Recentemente, em um processo oriundo da Paraíba, em que se pretendia uma revisão do eleitorado, o TSE (Tribunal Superior Eleitoral), ao apreciar uma possível disparidade entre o número de habitantes do município de Baía da Traição e o número de eleitores ali alistados, mais uma vez reiterou a pacificação quanto ao tema, no sentido de entender que, aos olhos de um leigo, pode até parecer díspares. Contudo, para os operadores do direito eleitoral, tal condição é passível de existência no plano jurídico e que tais números jamais tenham sua origem em fraude.
Portanto, urge que sejam evidenciados os pontos que diferenciam o conceito do domicílio civil e o domicílio eleitoral, até para pôr fim a uma questão de fundo que tenta imputar conduta fraudulenta.
A ideia do domicílio civil encontra definição no Código Civil vigente, conforme estabelece o seu artigo 70: o domicílio é o lugar onde a pessoa fixa sua residência com ânimo definitivo ou onde exerce suas atividades habituais.
Sua fixação é de fundamental importância, pois tem o condão de identificar o local onde a pessoa pode ser encontrada para fins de direitos e obrigações da vida civil, como no caso de contratos, ações judiciais e demais responsabilidades legais.
Como está relacionado à esfera privada e às relações civis, a pessoa poderá ter múltiplos domicílios, dependendo de suas atividades, como por exemplo, o trabalho, os estudos, entre outras.
Já o domicílio eleitoral, que encontra sua fundamentação no artigo 42 do Código Eleitoral, é o local onde o cidadão está registrado para exercer o direito de voto, ou seja, o lugar em que se está alistado eleitoralmente. Para tal, a pessoa tem que possuir vínculo político, social ou econômico com a localidade. Diferentemente do domicílio civil, o domicílio eleitoral será único.
Ainda no processo supra (0600376-08.2023), da relatoria do Ministro Floriano Marques, ele ratificou, em seu voto vencedor, o entendimento no sentido da elasticidade do conceito do domicílio eleitoral.
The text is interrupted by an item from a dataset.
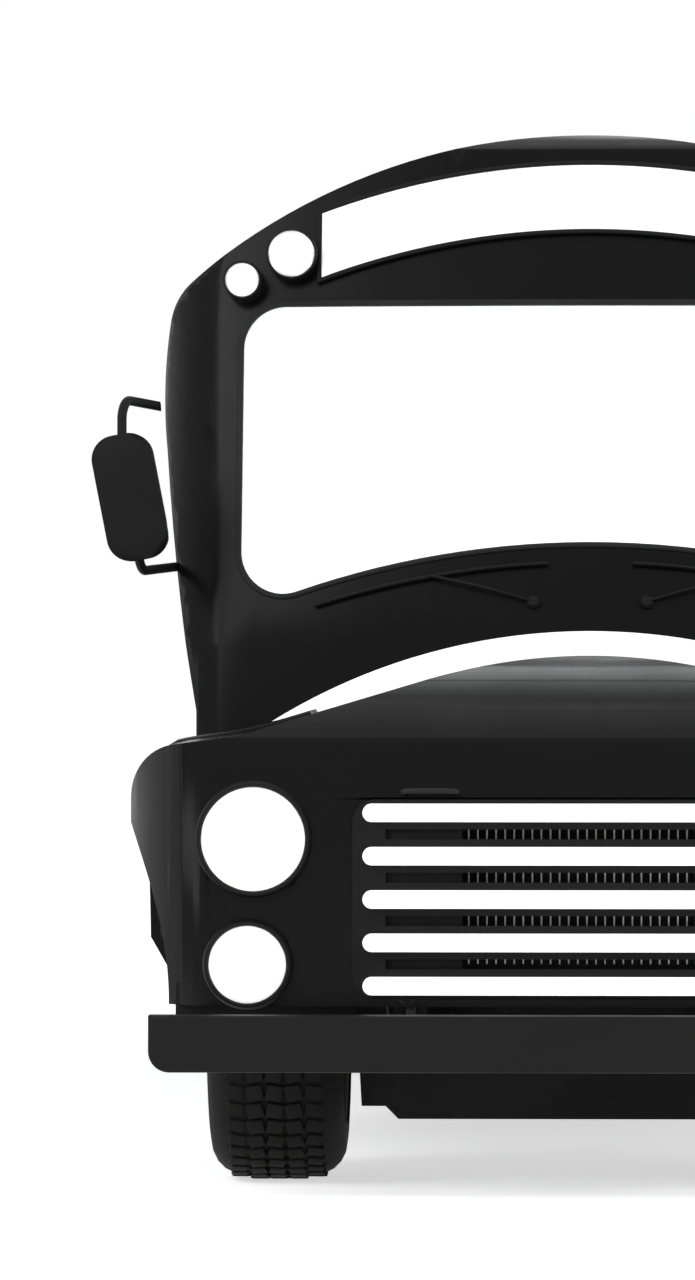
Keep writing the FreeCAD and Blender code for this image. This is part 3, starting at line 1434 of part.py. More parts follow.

Vejamos a ementa na parte que interessa:
“…7. O conceito de domicílio eleitoral, previsto no parágrafo único do art. 42 do Código Eleitoral e no art. 23 da Res.-TSE 23.659, tem alcance amplo, englobando, além do local de residência ou moradia do eleitor, os locais com vínculo afetivo, familiar, profissional, social, entre outros que sejam suficientes para justificar a escolha daquela localidade.”
Ainda em seu voto, ele cita precedente da lavra do Min. Alexandre de Moraes, que se baseia na amplitude do conceito de domicílio eleitoral para desmistificar a conclusão de fraude no alistamento eleitoral apenas pela disparidade entre o número de habitantes e o número de eleitores em um município. Vejamos:
“…8. Tendo em vista a amplitude do conceito de domicílio eleitoral, a incongruência entre o quantitativo de eleitores e a base de dados do IBGE não conduz, por si só, à conclusão de fraude no alistamento (RvE 0600294-95, rel. Min. Alexandre de Moraes, DJE de 18.5.2021), o que afasta, no caso, a existência de situação excepcional a ensejar o procedimento revisional em ano eleitoral.”
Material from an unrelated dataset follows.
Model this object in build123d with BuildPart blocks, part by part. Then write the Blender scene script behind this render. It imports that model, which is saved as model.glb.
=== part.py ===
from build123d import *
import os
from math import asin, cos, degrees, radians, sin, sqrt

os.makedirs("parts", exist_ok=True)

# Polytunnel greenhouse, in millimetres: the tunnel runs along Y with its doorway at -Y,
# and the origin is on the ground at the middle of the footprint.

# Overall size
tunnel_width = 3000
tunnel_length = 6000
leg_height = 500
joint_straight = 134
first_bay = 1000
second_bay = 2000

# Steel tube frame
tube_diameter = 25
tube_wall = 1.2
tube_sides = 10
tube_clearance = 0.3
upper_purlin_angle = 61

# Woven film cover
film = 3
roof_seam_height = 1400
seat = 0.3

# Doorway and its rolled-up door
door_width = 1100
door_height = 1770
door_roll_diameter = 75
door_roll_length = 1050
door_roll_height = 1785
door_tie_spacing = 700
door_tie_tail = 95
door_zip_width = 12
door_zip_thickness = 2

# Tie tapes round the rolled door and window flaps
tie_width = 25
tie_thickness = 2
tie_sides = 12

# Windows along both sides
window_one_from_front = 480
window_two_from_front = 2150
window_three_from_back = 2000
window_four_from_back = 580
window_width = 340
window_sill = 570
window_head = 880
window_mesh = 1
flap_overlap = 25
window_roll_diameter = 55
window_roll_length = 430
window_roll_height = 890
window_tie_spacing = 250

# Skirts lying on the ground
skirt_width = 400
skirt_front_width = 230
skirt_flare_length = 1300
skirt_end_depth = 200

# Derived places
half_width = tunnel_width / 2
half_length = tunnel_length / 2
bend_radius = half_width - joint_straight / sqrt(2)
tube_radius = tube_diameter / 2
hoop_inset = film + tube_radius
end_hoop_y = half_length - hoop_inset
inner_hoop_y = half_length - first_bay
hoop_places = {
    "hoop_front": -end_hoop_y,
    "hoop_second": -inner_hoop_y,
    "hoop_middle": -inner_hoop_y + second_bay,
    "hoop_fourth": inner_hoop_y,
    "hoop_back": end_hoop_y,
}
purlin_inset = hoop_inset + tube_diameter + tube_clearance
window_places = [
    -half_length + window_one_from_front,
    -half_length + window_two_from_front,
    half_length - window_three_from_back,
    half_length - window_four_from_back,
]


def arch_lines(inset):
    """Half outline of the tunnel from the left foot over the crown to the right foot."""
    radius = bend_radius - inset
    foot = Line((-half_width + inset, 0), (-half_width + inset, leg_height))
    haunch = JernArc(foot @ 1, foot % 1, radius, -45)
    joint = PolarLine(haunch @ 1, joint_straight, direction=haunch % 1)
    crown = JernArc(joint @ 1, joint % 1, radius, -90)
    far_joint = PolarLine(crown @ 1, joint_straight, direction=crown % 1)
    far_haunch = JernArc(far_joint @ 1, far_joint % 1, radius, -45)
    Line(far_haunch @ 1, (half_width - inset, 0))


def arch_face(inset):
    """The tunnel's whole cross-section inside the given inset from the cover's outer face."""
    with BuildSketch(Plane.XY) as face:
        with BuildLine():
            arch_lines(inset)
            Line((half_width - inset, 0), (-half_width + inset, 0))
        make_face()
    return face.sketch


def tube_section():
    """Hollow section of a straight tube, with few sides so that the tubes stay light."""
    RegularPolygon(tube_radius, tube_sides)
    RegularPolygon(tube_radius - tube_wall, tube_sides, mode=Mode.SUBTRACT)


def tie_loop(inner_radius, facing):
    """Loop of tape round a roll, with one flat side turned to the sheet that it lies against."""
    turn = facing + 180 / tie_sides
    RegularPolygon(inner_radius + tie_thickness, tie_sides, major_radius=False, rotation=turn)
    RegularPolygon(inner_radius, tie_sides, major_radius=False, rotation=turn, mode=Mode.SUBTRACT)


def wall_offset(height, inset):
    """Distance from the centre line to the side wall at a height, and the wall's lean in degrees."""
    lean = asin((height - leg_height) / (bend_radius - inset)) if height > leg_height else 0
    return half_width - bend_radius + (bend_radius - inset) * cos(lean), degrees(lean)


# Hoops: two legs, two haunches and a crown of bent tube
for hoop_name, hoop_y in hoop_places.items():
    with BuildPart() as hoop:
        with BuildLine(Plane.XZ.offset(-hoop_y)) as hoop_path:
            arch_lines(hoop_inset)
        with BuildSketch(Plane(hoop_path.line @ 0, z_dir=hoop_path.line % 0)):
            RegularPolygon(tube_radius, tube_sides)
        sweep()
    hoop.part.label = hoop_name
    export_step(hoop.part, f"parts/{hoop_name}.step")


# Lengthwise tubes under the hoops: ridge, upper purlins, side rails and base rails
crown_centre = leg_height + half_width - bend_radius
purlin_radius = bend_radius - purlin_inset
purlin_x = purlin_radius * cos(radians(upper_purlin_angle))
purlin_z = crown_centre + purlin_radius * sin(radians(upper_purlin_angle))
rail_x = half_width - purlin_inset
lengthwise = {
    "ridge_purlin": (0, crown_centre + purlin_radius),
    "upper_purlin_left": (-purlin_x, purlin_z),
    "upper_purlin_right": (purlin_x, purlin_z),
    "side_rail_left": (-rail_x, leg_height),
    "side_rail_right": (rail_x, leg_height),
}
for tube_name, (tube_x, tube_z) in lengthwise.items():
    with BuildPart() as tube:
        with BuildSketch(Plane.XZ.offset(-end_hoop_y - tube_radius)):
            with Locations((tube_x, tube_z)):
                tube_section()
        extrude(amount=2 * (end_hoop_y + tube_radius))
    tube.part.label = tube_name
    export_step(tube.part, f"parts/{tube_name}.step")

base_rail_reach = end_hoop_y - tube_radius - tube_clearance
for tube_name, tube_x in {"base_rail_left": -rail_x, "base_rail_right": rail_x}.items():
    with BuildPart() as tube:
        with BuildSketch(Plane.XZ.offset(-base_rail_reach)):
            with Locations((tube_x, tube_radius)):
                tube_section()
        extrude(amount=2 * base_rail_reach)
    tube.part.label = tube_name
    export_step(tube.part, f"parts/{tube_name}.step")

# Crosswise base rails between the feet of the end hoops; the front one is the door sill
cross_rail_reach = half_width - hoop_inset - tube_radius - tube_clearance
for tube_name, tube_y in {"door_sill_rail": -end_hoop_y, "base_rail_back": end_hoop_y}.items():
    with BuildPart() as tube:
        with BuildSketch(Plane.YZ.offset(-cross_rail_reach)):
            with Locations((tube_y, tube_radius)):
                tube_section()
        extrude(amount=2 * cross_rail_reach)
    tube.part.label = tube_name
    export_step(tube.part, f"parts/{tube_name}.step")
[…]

Portanto, como visto, ainda que a diferença entre o vencedor e os derrotados nas urnas, pela vontade soberana do povo, seja pequena, como por exemplo, 14 votos, não temos como inferir que um aumento no alistamento eleitoral, que, como vimos, não é fraude, possa ter dado azo a tamanha vitória. Ademais, não se pode garantir que o novo eleitor votou ou votará em candidato ‘A’ ou ‘B’; ou seja, caberá à justiça eleitoral analisar tais condutas em cada caso concreto.